Today, the station is owned and managed by Timmy Byrne & Kate Wignell. It is the home of duo TRANCEGRESSION, which features live DJ mixes including vocal hard trance though to hardstyle; The Beautiful Drive with Timmy Byrne. Annually, the station hosts a dance party on Australia Day - 26 January - at the Sidney Myer Music Bowl, known as Kiss My Grass. All radio hosts are invited to play a 45-minute set to an audience exceeding 10,000.

===Kiss and KIIS===
In late 2013, Kiss FM had unsuccessfully attempted to prevent commercial radio network Australian Radio Network rebranding its Mix Network stations - initially only in Sydney – to the similar KIIS. At the time of the attempt, Kiss FM's trademark had expired, and a new application from ARN for KIIS had been submitted and accepted.
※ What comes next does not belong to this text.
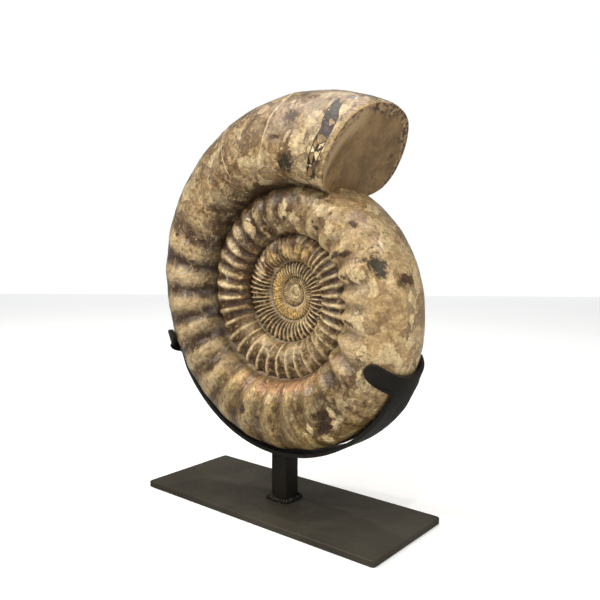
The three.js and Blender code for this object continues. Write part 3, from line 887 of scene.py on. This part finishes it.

With industry rumours that Melbourne's Mix 101.1 would also rebrand to KIIS, Kiss FM Australia launched the "Kiss Off ARN" campaign, stating that ARN's new branding was a breach of their trademark, and that the station would be pursuing legal action. However, in February 2014, the two parties reached a "confidential agreement", and the issue never made it to court.

In November 2014, it was confirmed that Mix 101.1 would rebrand as KIIS, and did so in January 2015.

Kiss FM is the only Australian radio station to be invited to the prestigious International Radio Festival. Kiss FM has participated three times. Twice in Zurich, Switzerland and in 2018 Valletta, Malta. Each time Timmy Byrne (station manager & presenter "The Beautiful Drive") has presented an all Australian dance music version of his show to a world wide audience of up to 100 million people.